A cover version of ‘Avalanche‘ by Leonard Cohen. The song was arranged initially using Garageband on the iPad, and then ported to the desktop version to create the final arrangement, add the vocals and effects.
I’m fascinated by the ‘presets’ in musical software as a starting point for arrangement, I have been since my first electronic instrument. All the note patterns were initially produced from the preset picking and playing of the software – my robotic band of soulless automatons, relentlessly shifting from chord to chord at my command, never dropping a note. I like to force them to change instruments, and subject them to destructive audio processing, but they don’s seem to mind.
The song is notoriously difficult to play on the guitar, and the original is a piece of virtuosity which would be impossible to better.

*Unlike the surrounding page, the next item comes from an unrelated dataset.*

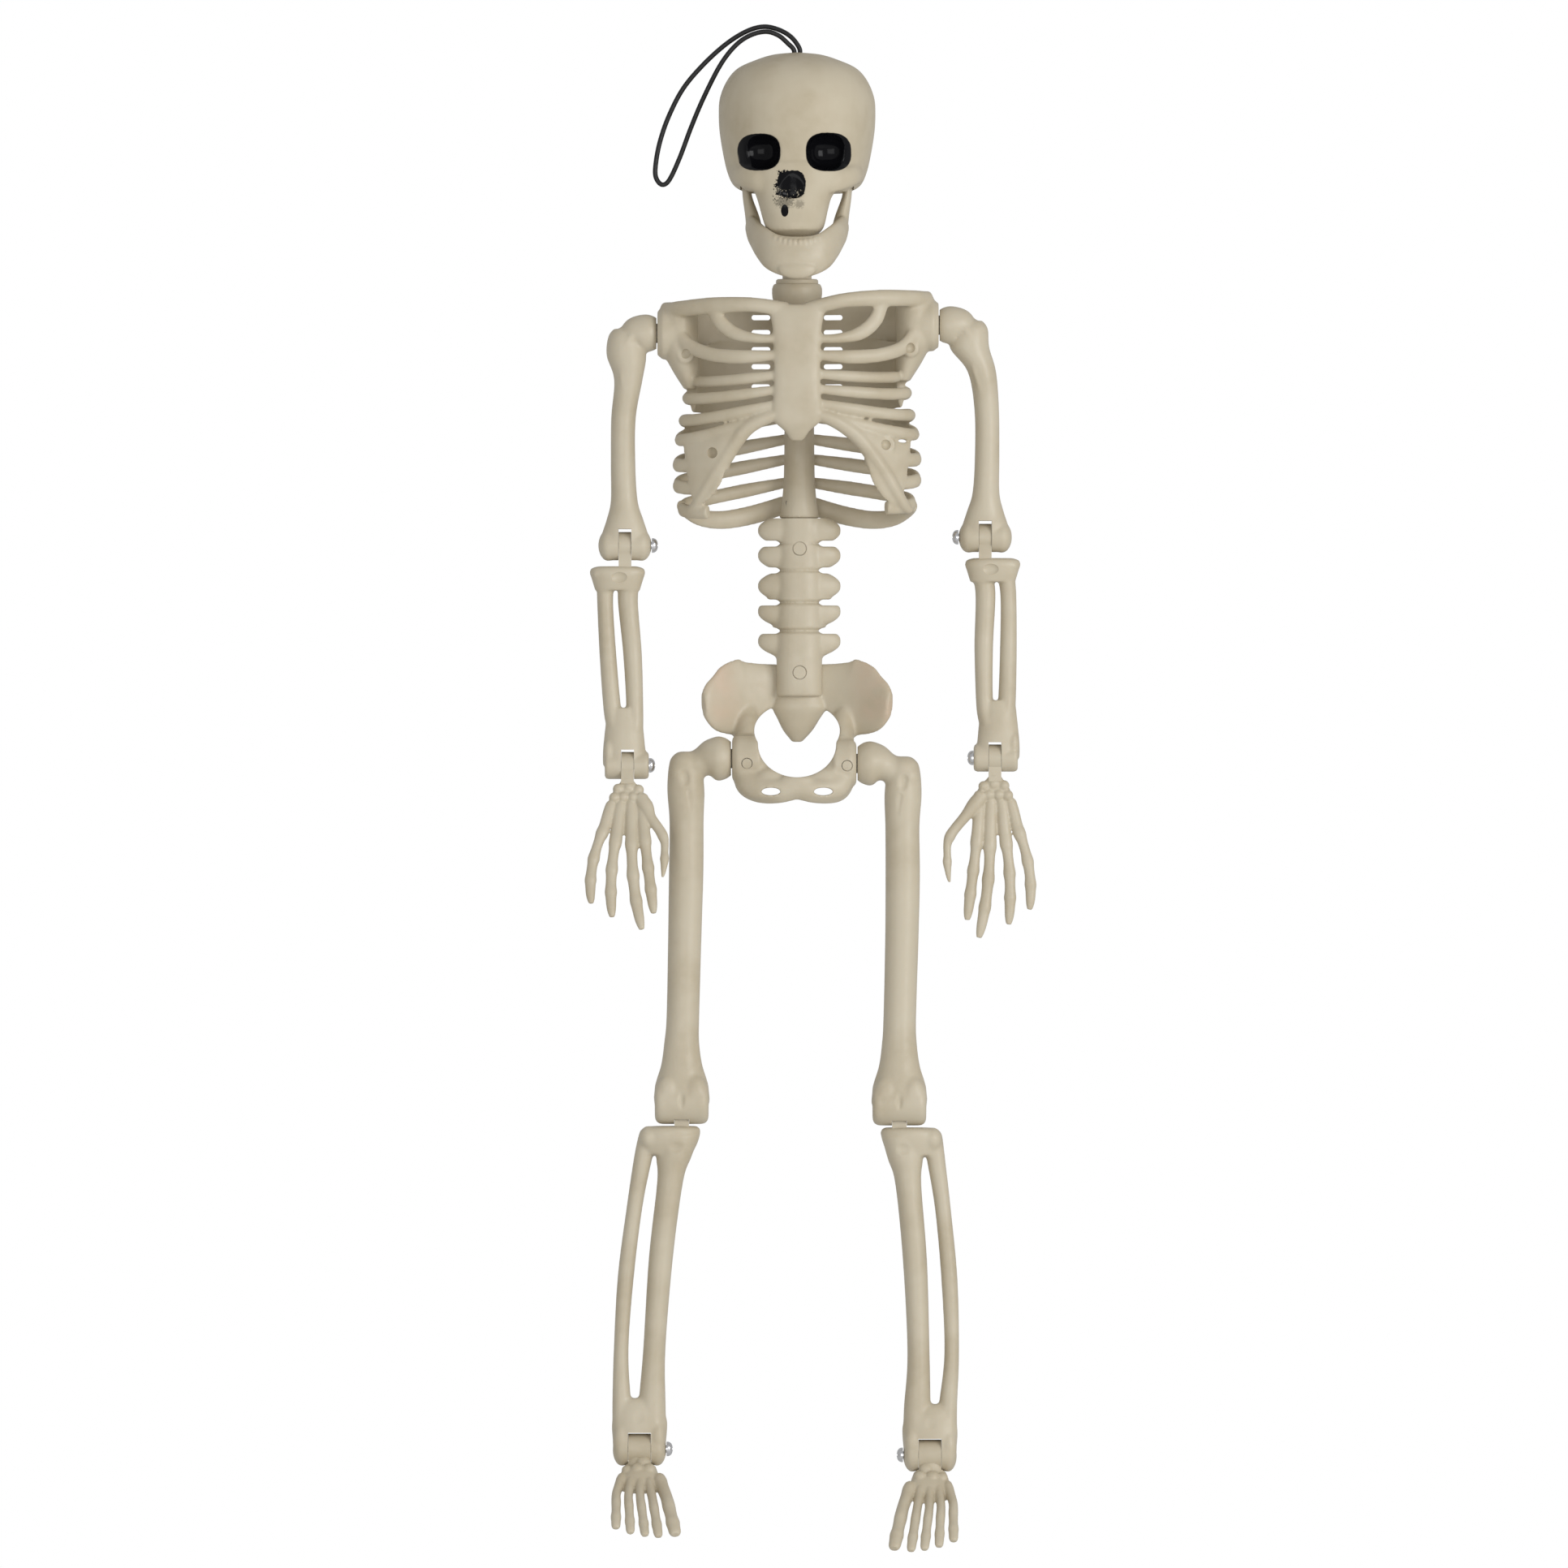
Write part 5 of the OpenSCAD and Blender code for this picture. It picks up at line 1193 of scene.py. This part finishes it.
def cord_material():
    """Black braided elastic."""
    n = Nodes("cord")
    weave = n.add("ShaderNodeTexWave", wave_type="BANDS", bands_direction="DIAGONAL", wave_profile="SIN")
    weave.inputs["Scale"].default_value = 0.9
    weave.inputs["Distortion"].default_value = 1.2
    weave.inputs["Detail"].default_value = 1.0
    n.link(n.place, weave.inputs["Vector"])
    return n.finish(n.colours(n.noise(2.0, 3), (0.003, 0.003, 0.0035), (0.007, 0.007, 0.008)),
                    n.between(n.noise(1.2, 3), 0.3, 0.7, 0.42, 0.6), weave.outputs["Fac"], 0.2, 0.04)


BONE_LOOK = bone_material()
SKULL_LOOK = painted_skull_material()
WING_LOOK = wing_material()
STEEL_LOOK = steel_material()
CORD_LOOK = cord_material()


# ---- The figure ----

def fit(piece, body, nodes, look):
    """Puts a finished piece on its body, in place of its CAD nodes."""
    piece.data.materials.clear()
    piece.data.materials.append(look)
    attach(piece, body)
    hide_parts(*nodes)


cord_piece, cord_exit, cord_length = hanging_cord()
fit(cord_piece, "head", ["hanging_cord"], CORD_LOOK)
fit(cord_knot(), "head", ["cord_knot"], CORD_LOOK)

core = ((skull(True), "head", "skull_front", SKULL_LOOK), (skull(False), "head", "skull_back", BONE_LOOK),
        (jaw_pins(), "head", "jaw_pins", STEEL_LOOK), (jaw(), "jaw", "jaw", BONE_LOOK),
        (neck(), "torso", "neck", BONE_LOOK), (ribcage_front(), "torso", "ribcage_front", BONE_LOOK),
        (ribcage_back(), "torso", "ribcage_back", BONE_LOOK),
        (lumbar_spine(), "torso", "lumbar_spine", BONE_LOOK),
        (pelvis(True), "torso", "pelvis_front", WING_LOOK),
        (pelvis(False), "torso", "pelvis_back", WING_LOOK))
for made, body, node, look in core:
    fit(made, body, [node], look)

for limb in SIDES:
    bones = ((humerus, "upper_arm_", "humerus_"), (forearm, "forearm_", "forearm_"), (hand, "hand_", "hand_"),
             (femur, "thigh_", "femur_"), (shin, "shin_", "shin_"), (foot, "foot_", "foot_"))
    for make, body, node in bones:
        fit(make(limb), body + limb, [node + limb], BONE_LOOK)
    screws = (("elbow", "upper_arm_", ELBOW, ELBOW_EAR, 13), ("wrist", "forearm_", WRIST, WRIST_EAR, 10.6),
              ("ankle", "shin_", ANKLE, ANKLE_EAR, 13.2))
    for name, body, places, ear, length in screws:
        screw = pivot_screw(name + "_pan_screw_" + limb, limb, places[limb], ear, length)
        fit(screw, body + limb, [name + "_screw_" + limb], STEEL_LOOK)
    fit(knee_pin(limb), "thigh_" + limb, ["knee_pin_" + limb], STEEL_LOOK)


# ---- Floor and light ----

def floor():
    radius, height, sides = 1.2, -0.6, 96
    angle = 2 * math.pi * np.arange(sides) / sides
    ring = np.stack([radius * np.cos(angle), radius * np.sin(angle), np.full(sides, height)], 1)
    mesh = bpy.data.meshes.new("floor")
    mesh.from_pydata(ring.tolist(), [], [tuple(range(sides))])
    disc = bpy.data.objects.new("floor", mesh)
    bpy.context.scene.collection.objects.link(disc)
    n = Nodes("floor_paint")
    n.link(n.colours(n.noise(0.002, 3), (0.8, 0.8, 0.79), (0.86, 0.86, 0.85)), n.shader.inputs["Base Color"])
    n.shader.inputs["Roughness"].default_value = 0.7
    disc.data.materials.append(n.material)


def area_light(name, at, target, size, power):
    data = bpy.data.lights.new(name, "AREA")
    data.shape = "SQUARE"
    data.size = size
    data.energy = power
    lamp = bpy.data.objects.new(name, data)
    bpy.context.scene.collection.objects.link(lamp)
    lamp.location = at
    lamp.rotation_euler = (Vector(target) - Vector(at)).to_track_quat("-Z", "Y").to_euler()


def studio():
    """A white backdrop to the camera, with softer light on the figure."""
    world = bpy.data.worlds.new("studio")
    bpy.context.scene.world = world
    world.use_nodes = True
    tree = world.node_tree
    tree.nodes.clear()
    output = tree.nodes.new("ShaderNodeOutputWorld")
    mix = tree.nodes.new("ShaderNodeMixShader")
    path = tree.nodes.new("ShaderNodeLightPath")
    lit = tree.nodes.new("ShaderNodeBackground")
    lit.inputs["Strength"].default_value = 0.5
    seen = tree.nodes.new("ShaderNodeBackground")
    seen.inputs["Strength"].default_value = 1.0
    for node in (lit, seen):
        node.inputs["Color"].default_value = (1, 1, 1, 1)
    tree.links.new(path.outputs["Is Camera Ray"], mix.inputs[0])
    tree.links.new(lit.outputs[0], mix.inputs[1])
    tree.links.new(seen.outputs[0], mix.inputs[2])
    tree.links.new(mix.outputs[0], output.inputs[0])
    middle = (0, 0, -0.2)
    area_light("key", (1.2, -1.4, 0.15), middle, 0.9, 15)
    area_light("fill", (-0.35, -2.0, -0.25), middle, 1.0, 7)
    bpy.context.scene.view_settings.view_transform = "Standard"


floor()
studio()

Instead I’ve taken the song to it’s menacing roots, the story of a detested lover at the end of a dying relationship.
Well I stepped into an avalanche,
it covered up my soul;
when I am not this hunchback that you see,
I sleep beneath the golden hill.
You who wish to conquer pain,
you must learn, learn to serve me well.
You strike my side by accident
as you go down for your gold.
The cripple here that you clothe and feed
is neither starved nor cold;
he does not ask for your company,
not at the centre, the centre of the world.
When I am on a pedestal,
you did not raise me there.
Your laws do not compel me
to kneel grotesque and bare.
I myself am the pedestal
for this ugly hump at which you stare.
You who wish to conquer pain,
you must learn what makes me kind;
the crumbs of love that you offer me,
they’re the crumbs I’ve left behind.
Your pain is no credential here,
it’s just the shadow, shadow of my wound.
I have begun to long for you,
I who have no greed;
I have begun to ask for you,
I who have no need.
You say you’ve gone away from me,
but I can feel you when you breathe.
Do not dress in those rags for me,
I know you are not poor;
you don’t love me quite so fiercely now
when you know that you are not sure,
it is your turn, beloved,
it is your flesh that I wear.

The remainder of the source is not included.